A testing requirement will be in place for anyone who doesn’t get vaccinated, including employees who request a medical or religious exemption, according to the news release, which notes that the Falls Church City Council has expressed support for a vaccine mandate in recent meetings.
Finarelli says many details of the new policy are still being worked out, including what provider the city will use for testing services.
Falls Church typically relies on the Fairfax County Health Department for health-related services, including COVID-19 vaccination clinics like the public, walk-in site that will be available at the 45th annual Falls Church Festival from 11 a.m. to 4 p.m. on Sept. 11.

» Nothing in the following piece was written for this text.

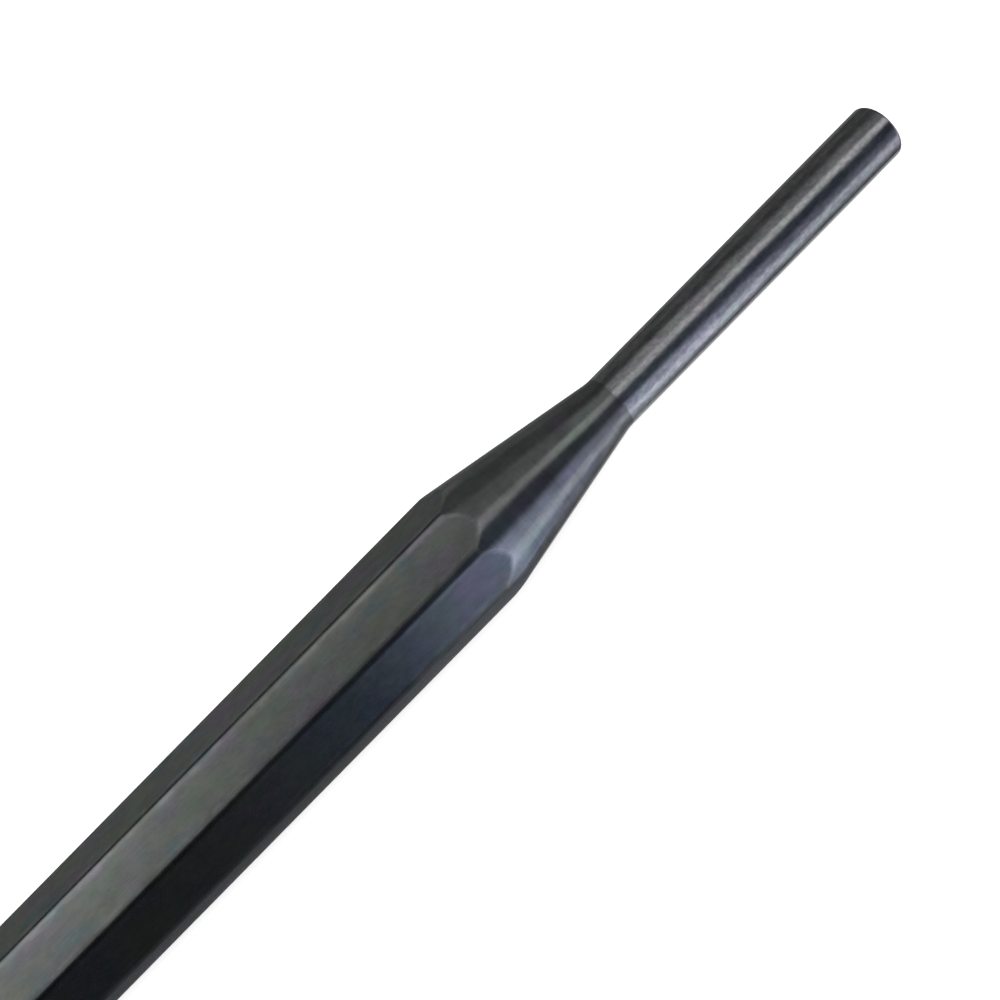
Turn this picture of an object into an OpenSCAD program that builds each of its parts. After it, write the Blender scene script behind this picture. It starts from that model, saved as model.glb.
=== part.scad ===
// A pin punch: one octagonal steel bar, turned down at the front to a taper and a straight pin.
// It lies along X with its tip towards +X, and rests on one flat at z = 0.
// x = 0 is halfway along the punch. Each node is one machined zone of the bar.

/* [Bar] */
// Length of the punch, from the crown of the struck face to the face of the tip
overall_length = 150; // [110:1:250]
// Width of the octagonal bar across its flats
bar_flats = 10; // [7:0.5:16]
// Width of the rounding along each long corner of the bar
corner_width = 0.2; // [0.05:0.05:1]

/* [Struck head] */
// Length of the bevel turned round the struck end
head_bevel_length = 2.6; // [1:0.1:8]
// Depth that the bevel takes off each flat at the struck face
head_bevel_depth = 1.3; // [0.5:0.1:2.5]
// Height of the crown on the struck face
head_crown = 0.4; // [0.1:0.05:1]

/* [Taper] */
// Length of the turned taper, from the corners of the bar to the root of the pin
taper_length = 16; // [8:0.1:40]
// Radius of the fillet at the root of the pin
root_fillet = 4; // [1:0.5:12]

/* [Pin] */
// Diameter of the pin
pin_diameter = 4.8; // [2:0.1:6]
// Length of the pin, from the taper to the face of the tip
pin_length = 30; // [10:0.5:50]
// Radius of the rounding round the face of the tip
tip_rounding = 0.35; // [0.1:0.05:0.9]

/* [Hidden] */

$fn = 96;

// Colour of the blackened bar
bar_colour = [0.23, 0.23, 0.24];
// Colour of the turned taper
taper_colour = [0.27, 0.27, 0.29];
// Colour of the ground pin
pin_colour = [0.42, 0.42, 0.45];

// Number of flats round the bar
bar_sides = 8;
// Length of cone that the shank keeps past the last of its flats
cone_margin = 0.3;

// Half of the angle between two corners of the bar
half_side_angle = 180 / bar_sides;
// Distance from the axis to a flat
flat_r = bar_flats / 2;
// Distance from the axis to a sharp corner
corner_r = flat_r / cos(half_side_angle);
// Length that the rounding of a corner takes off each flat beside it
corner_setback = corner_width / 2 / cos(half_side_angle);
// Distance from the axis to a rounded corner
rounded_r = norm([flat_r, flat_r * tan(half_side_angle) - corner_setback]);
// Height of the axis over the surface that the punch rests on
axis_z = flat_r;
// Radius of the pin
pin_r = pin_diameter / 2;

// Place of the struck face's crown along X
head_x = -overall_length / 2;
// Radius of the struck face, inside its bevel
face_r = flat_r - head_bevel_depth;
// Radius of the ball that the crown is a part of
crown_r = (face_r * face_r + head_crown * head_crown) / (2 * head_crown);
// Length of the head, from its crown to where the bevel would meet sharp corners
head_length = head_crown + head_bevel_length;
// Length from the crown to where the bevel meets the rounded corners
rounded_bevel = head_crown + head_bevel_length * (rounded_r - face_r) / (corner_r - face_r);

// Place of the tip's face along X
tip_x = overall_length / 2;
// Place where the taper and the pin would meet without their fillet
root_x = tip_x - pin_length;
// Growth of the taper's radius for each unit of its length
taper_slope = (corner_r - pin_r) / taper_length;
// Angle between the taper and the axis
taper_angle = atan(taper_slope);
// Distance from the root to each end of the fillet
fillet_reach = root_fillet * tan(taper_angle / 2);
// Place where the straight wall of the pin begins
pin_x = root_x + fillet_reach;
// Length from the start of the straight wall to the tip's face
pin_span = tip_x - pin_x;
// Place where the taper starts to cut the rounded corners
shoulder_x = root_x - (rounded_r - pin_r) / taper_slope;
// Place where the shank ends and the plain cone begins
seam_x = root_x - (flat_r - pin_r) / taper_slope + cone_margin;
// Radius of the cone where the shank ends
seam_r = pin_r + (root_x - seam_x) * taper_slope;
// Place where the shank begins
shank_x = head_x + head_length;
// Length of the shank
shank_length = seam_x - shank_x;
// Length of the plain cone with its fillet
cone_length = pin_x - seam_x;

// Turns an outline of radius and length round the axis of the punch, from the place x
module turned(x) {
    translate([x, 0, axis_z])
        rotate([0, 90, 0])
            rotate_extrude()
                children();
}

// Octagonal bar from the place x, with one flat below and sharp corners
module octagonal_bar(x, length) {
    translate([x, 0, axis_z])
        rotate([0, 90, 0])
            rotate([0, 0, half_side_angle])
                cylinder(r = corner_r, h = length, $fn = bar_sides);
}

// Bevelled end of the bar with its crowned face
module striking_head() {
    color(bar_colour)
        intersection() {
            octagonal_bar(head_x, head_length);
            turned(head_x)
                union() {
                    polygon([
                        [0, head_crown],
                        [face_r, head_crown],
                        [rounded_r, rounded_bevel],
                        [rounded_r, head_length],
                        [0, head_length]
                    ]);
                    intersection() {
                        square([face_r, head_crown]);
                        translate([0, crown_r])
                            circle(r = crown_r);
                    }
                }
        }
}

// Eight-sided grip, down to where the turned cone has cut away the last of its flats
module octagonal_shank() {
    color(bar_colour)
        intersection() {
            octagonal_bar(shank_x, shank_length);
            turned(shank_x)
                polygon([
                    [0, 0],
                    [rounded_r, 0],
                    [rounded_r, shoulder_x - shank_x],
                    [seam_r, shank_length],
                    [0, shank_length]
                ]);
        }
}

// Cone from the end of the flats to the root of the pin, where a fillet blends it in
module turned_taper() {
    fillet_back = fillet_reach * cos(taper_angle);
    fillet_rise = fillet_reach * sin(taper_angle);
    color(taper_colour)
        turned(seam_x)
            difference() {
                polygon([
                    [0, 0],
                    [seam_r, 0],
                    [pin_r + fillet_rise, root_x - fillet_back - seam_x],
                    [pin_r, cone_length],
                    [0, cone_length]
                ]);
                translate([pin_r + root_fillet, cone_length])
                    circle(r = root_fillet);
            }
}

// Straight pin with a flat face and a rounded edge at its tip
module drive_pin() {
    color(pin_colour)
        turned(pin_x)
            union() {
                square([pin_r - tip_rounding, pin_span]);
                square([pin_r, pin_span - tip_rounding]);
                translate([pin_r - tip_rounding, pin_span - tip_rounding])
                    circle(r = tip_rounding);
            }
}

striking_head();
octagonal_shank();
turned_taper();
drive_pin();
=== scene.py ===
import math

import bmesh
import bpy
from mathutils import Matrix, Vector


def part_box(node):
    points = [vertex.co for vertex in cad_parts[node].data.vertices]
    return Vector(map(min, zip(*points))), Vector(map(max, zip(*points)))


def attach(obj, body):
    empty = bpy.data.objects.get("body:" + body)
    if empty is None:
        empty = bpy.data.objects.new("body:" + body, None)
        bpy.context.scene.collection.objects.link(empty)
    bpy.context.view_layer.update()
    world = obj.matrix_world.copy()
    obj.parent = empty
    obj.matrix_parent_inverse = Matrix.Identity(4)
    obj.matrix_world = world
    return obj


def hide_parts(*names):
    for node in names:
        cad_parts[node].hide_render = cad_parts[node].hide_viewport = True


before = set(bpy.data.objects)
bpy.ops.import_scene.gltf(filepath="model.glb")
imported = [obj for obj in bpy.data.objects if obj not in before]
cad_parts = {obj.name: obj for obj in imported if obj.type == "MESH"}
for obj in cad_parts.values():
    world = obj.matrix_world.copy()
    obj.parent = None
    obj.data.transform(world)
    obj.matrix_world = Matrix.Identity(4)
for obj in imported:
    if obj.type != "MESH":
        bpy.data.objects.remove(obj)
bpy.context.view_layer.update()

MM = 0.001
# Places along X this near are the same, and points this near are merged
SAME_PLACE = 0.001 * MM
SAME_POINT = 0.0001 * MM

# Sizes of the punch, in metres, read off the frame
HEAD_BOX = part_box("striking_head")
SHANK_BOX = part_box("octagonal_shank")
PIN_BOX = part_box("drive_pin")
FLAT_R = (SHANK_BOX[1].z - SHANK_BOX[0].z) / 2
PIN_R = (PIN_BOX[1].z - PIN_BOX[0].z) / 2
AXIS_Z = SHANK_BOX[0].z + FLAT_R
HEAD_X = HEAD_BOX[0].x
SHANK_X = SHANK_BOX[0].x
SEAM_X = SHANK_BOX[1].x
PIN_X = PIN_BOX[0].x
TIP_X = PIN_BOX[1].x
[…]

“We are consulting with Fairfax Health — the City’s health department — on this, as well as exploring other options for the testing requirement,” Finarelli said. “We are still working on the details and a final plan.”
Falls Church City Public Schools says it will also require all employees to get vaccinated going forward unless they have a medical or religious exemption, in which case they will submit to mandatory testing paid for by the school division.
“The number of our employees who report as vaccinated exceeds 98%, which we attribute to the high participation in our vaccination clinics and the collective commitment of our staff to health/safety,” FCCPS communications director John Wesley Brett said by email. “With the Pfizer vaccine having full FDA approval for 16+-year-olds, we are confident that is one less concern if that was a barrier for someone hesitating to be vaccinated.”
Falls Church City has been seeing a moderate level of community transmission since the beginning of August after keeping transmission levels low throughout the summer. It’s one of just two localities in Virginia left in the moderate category, along with Manassas Park, according to the Virginia Department of Health.
Superintendent Peter Noonan said during a virtual town hall on Monday (Aug. 23) that the rise of transmission “gives us pause,” but FCCPS didn’t have any confirmed positive COVID-19 cases during its summer school and extended school year programs.
“We’re very proud of that not just as a school system, but as a community, as a whole, because it means the mitigation strategies that we’re putting in place are actually working,” he said.